3. $750,000 from private investor 3.
4. $600,000 from private investor 4.
5. $400,000 from private investor group 5.

By bringing a total $3,350,000 in new capital to the developer, I was in a strong negotiating position. Of those funds, my investment of $1.4 million represented the largest individual stake. Over time, that investment would yield a total return in excess of $7 million.

 

Leveraging my Equity:

According to the projections, the $1.4 million in equity that I put up meant that the developer anticipated I would receive a total return of more than $7.4 million over time.

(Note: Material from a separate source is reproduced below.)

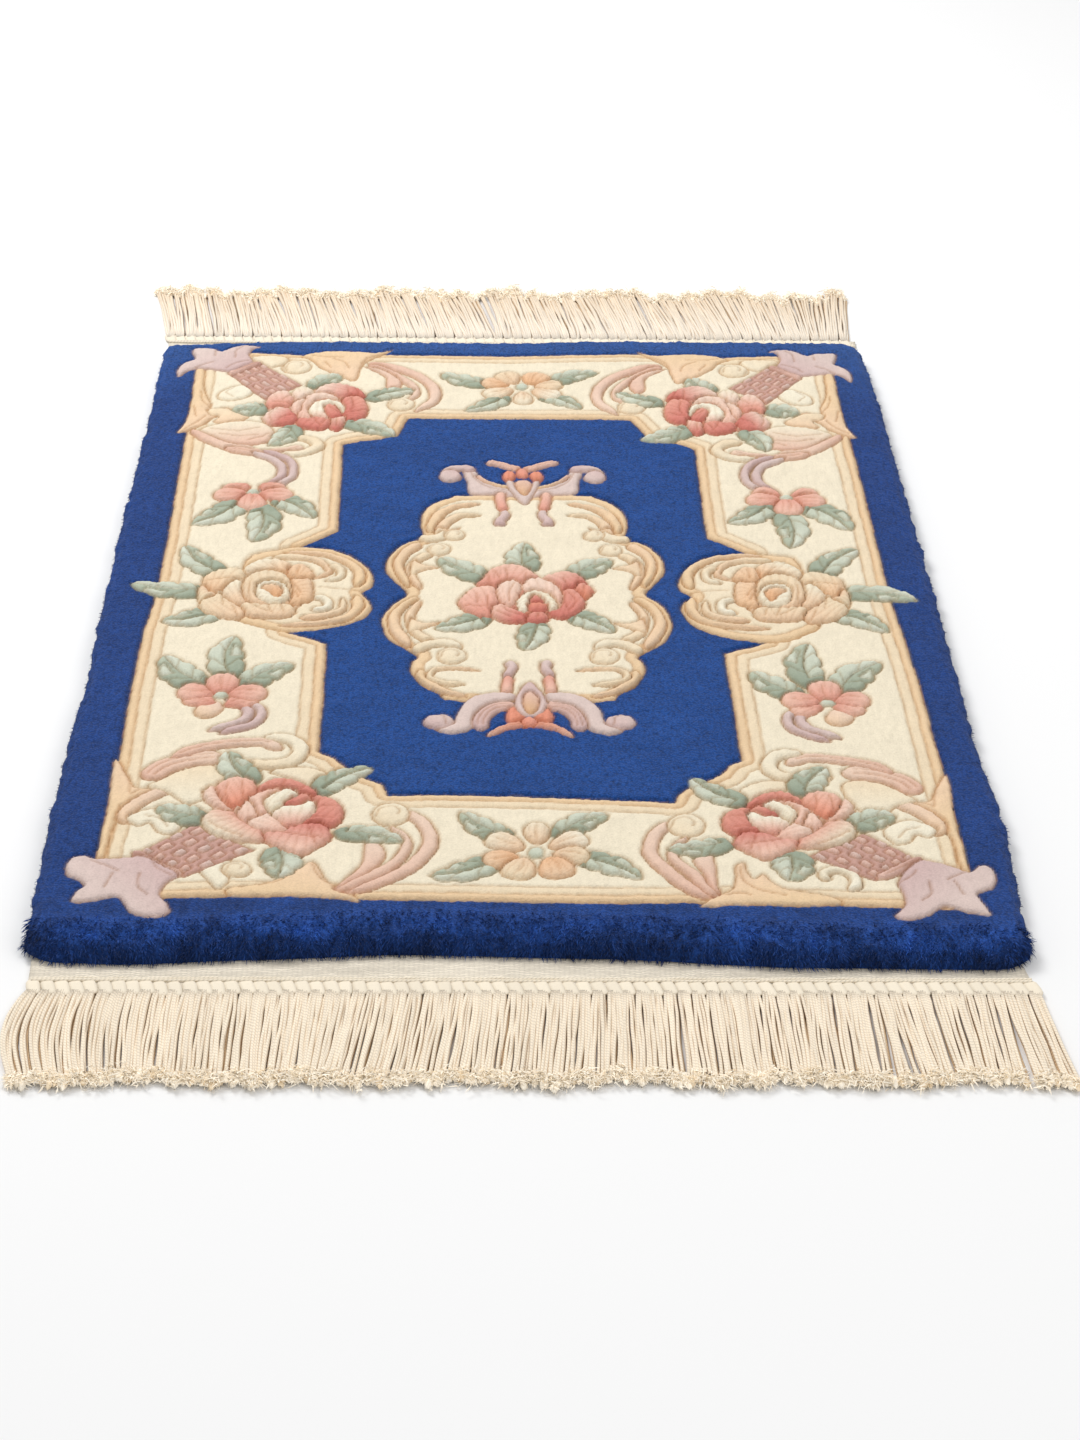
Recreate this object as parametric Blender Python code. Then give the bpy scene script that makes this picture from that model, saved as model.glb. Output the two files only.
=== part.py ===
"""A small Chinese rug with a carved wool pile, lying flat.

Lengths in this file are in millimetres, and MM turns them into Blender's metres.
The origin is on the floor under the middle of the pile. +X is to the right and +Y to the back.
"""

import math

import bmesh
import bpy
import numpy as np
from mathutils import Vector
from mathutils.geometry import delaunay_2d_cdt

MM = 0.001

# Driving dimensions
PILE_WIDTH = 610.0
PILE_LENGTH = 915.0
GROUND_THICK = 2.6
GAP = 0.3
PILE_TOP = 16.2
GROOVE_DEPTH = 3.2
GROOVE_REACH = 5.0
CROWN = 1.3
FILL_STEP = 24.0
STRANDS = 140
STRAND_WIDTH = 2.5
STRAND_HEIGHT = 2.5
STRAND_STATIONS = (0.35, 0.7, 1.0)
TIP_THINNING = 0.8
STRIP_DEPTH = 6.0
GROUND_TUCK = 4.0
GROUND_LAST_ROW = 430.0
GROUND_FREE_FRONT = -458.0
GROUND_FREE_BACK = 472.0

# The pile's edges as they lie, bowed by a few millimetres
LEFT_EDGE = {  # distance along the rug: edge
    "y": (-455, -405, -325, -207, -129, -27, 131, 309, 445),
    "x": (-310, -312, -313, -312, -309, -310, -309, -306, -306),
}
RIGHT_EDGE = {
    "y": (-475, -431, -297, -205, -2, 67, 130, 342, 466),
    "x": (307, 312, 316, 312, 312, 312, 311, 310, 306),
}
FRONT_EDGE = {
    "x": (-306, -243, -172, -80, 44, 167, 307),
    "y": (-458, -461, -456, -450, -454, -463, -465),
}
BACK_EDGE = {
    "x": (-301, -188, -30, 94, 289, 304),
    "y": (461, 470, 469, 475, 474, 467),
}

# The pile's rim, from its foot to its top: how far each ring lies inside the edges
RIM_RINGS = (
    # height, side, front, back, corner radius
    {"z": GROUND_THICK + GAP, "side": 2.0, "front": 0.0, "back": 0.0, "corner": 12.0},
    {"z": 8.0, "side": 0.0, "front": 2.5, "back": 2.0, "corner": 14.0},
    {"z": 13.2, "side": 1.5, "front": 10.0, "back": 5.0, "corner": 14.0},
    {"z": PILE_TOP, "side": 7.0, "front": 22.0, "back": 11.0, "corner": 12.0},
)

# The woven ends and the fringes
END_STRIPS = {
    "front": {"edge": -489.0, "left": -306.0, "right": 313.0, "tips": 84.0},
    "back": {"edge": 502.0, "left": -317.0, "right": 309.0, "tips": 96.0},
}

# Border lines that the carving follows
BORDER_OUTER = (
    # The cream border's outer edge, anticlockwise from the front left
    (-276, -405), (0, -410), (284, -416), (283, -160), (278, 0), (278, 250),
    (280, 438), (0, 435), (-274, 437), (-271, 160), (-271, 0), (-276, -160),
)
FIELD_EDGE = (
    # The blue field's edge with its stepped corners
    (-91, -284), (0, -286), (100, -292), (104, -280), (132, -256), (148, -238),
    (147, -90), (146, 92), (147, 252), (130, 262), (104, 270), (97, 306),
    (-90, 306), (-97, 282), (-127, 261), (-142, 254), (-140, 100), (-141, -79),
    (-140, -228), (-120, -250), (-95, -270),
)
MEDALLION_X = 4.5
MEDALLION_HALF = (
    # The right half of the middle medallion, from its back to its front
    (46, 163), (66, 153), (78, 137), (81, 115), (77, 89), (92, 79), (103, 60),
    (105, 38), (99, 20), (89, -2), (100, -22), (107, -47), (100, -74), (80, -95),
    (84, -114), (76, -136), (58, -153), (46, -160),
)
SIDE_MEDALLIONS = (
    # The part of each side medallion that shows on the field
    {"points": ((-174, 73), (-148, 71), (-127, 57), (-114, 38), (-110, 20), (-118, 0),
                (-111, -24), (-118, -44), (-142, -56), (-176, -61), (-205, -48), (-205, 50))},
    {"points": ((178, 65), (158, 64), (139, 55), (125, 37), (119, 15), (127, -5),
                (119, -25), (126, -47), (141, -62), (180, -74), (214, -55), (214, 50))},
)

# One corner group, measured from its rose: out is towards the long edge, away towards the end.
# The sign of out and away turns the group round, and their size stretches it as it was knotted.
CORNERS = (
    {"x": -160, "y": -307, "out": -1.05, "away": -0.91},
    {"x": 172, "y": -318, "out": 0.98, "away": -0.84},
    {"x": -166, "y": 325, "out": -1.0, "away": 0.97},
    {"x": 168, "y": 322, "out": 1.0, "away": 1.0},
)
ROSE_RADIUS = 43.0
CORNER_LEAVES = (
    # tip and foot, then the width
    {"tip": (48, -78), "foot": (19, -34), "width": 24},
    {"tip": (-64, -56), "foot": (-28, -28), "width": 24},
    {"tip": (-80, 34), "foot": (-35, 14), "width": 23},
    {"tip": (-6, 68), "foot": (10, 34), "width": 22},
    {"tip": (80, -6), "foot": (40, 2), "width": 23},
)
CORNER_SHAPES = (
    # name, then its outline
    {"name": "basket", "points": ((50, 15), (14, 43), (56, 80), (84, 58))},
    {"name": "tail", "points": ((58, 84), (52, 131), (66, 126), (87, 118), (99, 127), (114, 120),
                                (111, 99), (124, 83), (123, 61), (107, 72), (84, 62))},
)
CORNER_BANDS = (
    # path, then the width
    {"path": ((-80, -10), (-97, 22), (-92, 56), (-68, 80), (-40, 86)), "width": 21},
    {"path": ((100, -46), (80, -68), (50, -82), (4, -80)), "width": 18},
)
CORNER_BALLS = (
    {"x": 66, "y": -5, "radius": 9},
    {"x": -67, "y": -6, "radius": 10},
    {"x": 26, "y": 68, "radius": 9},
)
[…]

I could pledge that equity to accelerate my career by making an investment in pre-construction lots in Belize.

Relying upon those future proceeds, I pledged my equity to acquire 27 home sites in an undeveloped section of the Laguna Palms subdivision at The Reserve development in Belize. According to the master plan, by 2023, the developer will finish that project, installing a new man-made lake and a new beach club in Laguna Palms. Once those projects are complete, the developer expects to sell lots in Laguna Palms for $250,000 each.

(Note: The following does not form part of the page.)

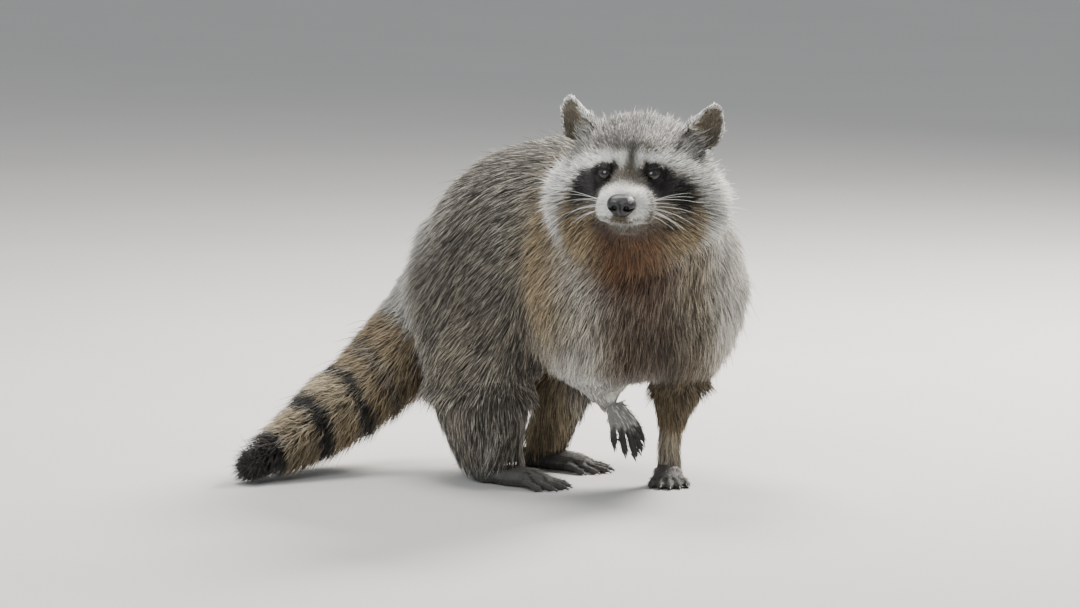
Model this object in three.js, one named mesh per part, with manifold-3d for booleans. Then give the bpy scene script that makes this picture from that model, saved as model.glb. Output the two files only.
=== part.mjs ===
// A raccoon, life size and at rest in mid-stride: the right forepaw is lifted and the head is turned
// to its right. Millimetres, +Z up. The animal faces -Y, its left is +X, and it stands on Z = 0.
//
// The outline, out to the tips of the coat, is one smooth field of rounded masses. Each named piece
// is that field meshed on a grid of its own and parted from its neighbours by thin plane cuts. Paws,
// ears, eyes and nose are shaped separately and fitted to it.

import * as THREE from "three";
import { mergeVertices } from "three/addons/utils/BufferGeometryUtils.js";
import Module from "manifold-3d";

const wasm = await Module();
wasm.setup();

// ---------------------------------------------------------------- driving dimensions

const GAP = 0.3; // between two pieces that touch
const BELLY_CUT = 89; // height at which the legs are parted from the trunk
const SOLE = 0; // level of the flats that the paws stand on
const PRESS = 1.5; // how far the pads are pressed flat
const HEAD_CELL = 11; // grids that the head, body, legs and tail are meshed on
const BODY_CELL = 23;
const LEG_CELL = 14;
const TAIL_CELL = 16;

const HEAD = { at: [-56, -103, 284], yaw: -48, pitch: 1, roll: 2.8 };
const EYE = {
  radius: 7.3,
  hollow: [8.5, 8, 7],
  left: [18.6, -44.5, 5.6],
  right: [-20.4, -44.5, 4],
};
const NOSE = { at: [-1, -91.5, -16], half: [12, 8.5, 9.5] };
const EAR = { across: 38, back: 14, up: 26, height: 42.5, width: 40, wall: 6.5, cup: 11, splay: 40, turn: 36 };

// Trunk and neck sections: centre, half width and half height.
const TRUNK = [
  { at: [-10, -56, 198], half: [76, 88] },
  { at: [-4, -10, 200], half: [87, 100] },
  { at: [0, 45, 202], half: [98, 103] },
  { at: [-4, 100, 194], half: [96, 98] },
  { at: [-14, 152, 171], half: [74, 79] },
];
const NECK = [
  { at: [-8, -40, 215], half: [78, 76] },
  { at: [-30, -74, 240], half: [72, 66] },
  { at: [-50, -94, 264], half: [62, 56] },
];
const TAIL = [
  { at: [-26, 190, 160], half: [44, 42] },
  { at: [-54, 210, 114], half: [38, 38] },
  { at: [-92, 216, 78], half: [35, 35] },
  { at: [-138, 216, 54], half: [32, 32] },
  { at: [-186, 211, 33], half: [25, 25] },
  { at: [-224, 206, 21], half: [18, 18] },
];
// Each leg from the body down to the wrist or heel: centre, half width across and half depth.
const LEGS = {
  fore_left: [
    { at: [56, -44, 178], half: [42, 50] },
    { at: [58, -34, 126], half: [40, 40] },
    { at: [55, -30, 90], half: [25, 26] },
    { at: [49, -30, 66], half: [15, 17] },
    { at: [45, -30, 44], half: [11, 12.5] },
    { at: [45, -30, 16], half: [11, 13] },
  ],
  fore_right: [
    { at: [-56, -46, 180], half: [42, 50] },
    { at: [-50, -26, 126], half: [29, 33] },
    { at: [-40, -32, 100], half: [17, 19] },
    { at: [-34, -38, 82], half: [11, 12] },
  ],
  hind_left: [
    { at: [34, 130, 172], half: [50, 62] },
    { at: [46, 104, 116], half: [36, 48] },
    { at: [36, 106, 72], half: [25, 32] },
    { at: [27, 112, 36], half: [17, 24] },
    { at: [22, 119, 20], half: [14, 25] },
  ],
  hind_right: [
    { at: [-54, 124, 172], half: [50, 60] },
    { at: [-68, 96, 116], half: [43, 60] },
    { at: [-71, 87, 72], half: [35, 52] },
    { at: [-69, 81, 38], half: [28, 40] },
    { at: [-65, 72, 20], half: [20, 32] },
  ],
};

const COLOURS = {
  coat: 0x6f6a62,
  pale: 0xcfc8b8,
  dark: 0x2c2724,
  skin: 0x55504a,
  nose: 0x1c1d20,
  eye: 0x1a1210,
};

// ---------------------------------------------------------------- fields

const X = new THREE.Vector3(1, 0, 0);
const Y = new THREE.Vector3(0, 1, 0);
const Z = new THREE.Vector3(0, 0, 1);
const vec = (a) => new THREE.Vector3(...a);
const rad = THREE.MathUtils.degToRad;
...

I purchased my lots for $100,000 each, for a total of $2.7 million. Further, my contract with the developer stipulates that I have the right to assign my interest in the lots that I own in Laguna Palms to others-and the developer will extend the same financing terms that I have to buyers that I find.

In other words, since I have pledged my equity from a larger investment, the developer is guaranteed to receive payment over time. This is the way that I use leverage to acquire assets that I expect to appreciate in value.

My goal with this project is to sell 25 lots for $135,000 each. If I succeed, the economics of that transaction would work out as follows:

  • Total revenues: $3,375,000
  • Cost of acquisition: $2,700,000
  • Gross profit: $675,000
  • Marketing costs: $270,000
  • Rough profit over life of financing terms: $405,000

The project would also result in my owning two additional lots. On each of those lots, I will build a house. Those two houses will generate income from short-term rentals.

That’s the way that I use leverage to acquire assets that I expect to appreciate in value.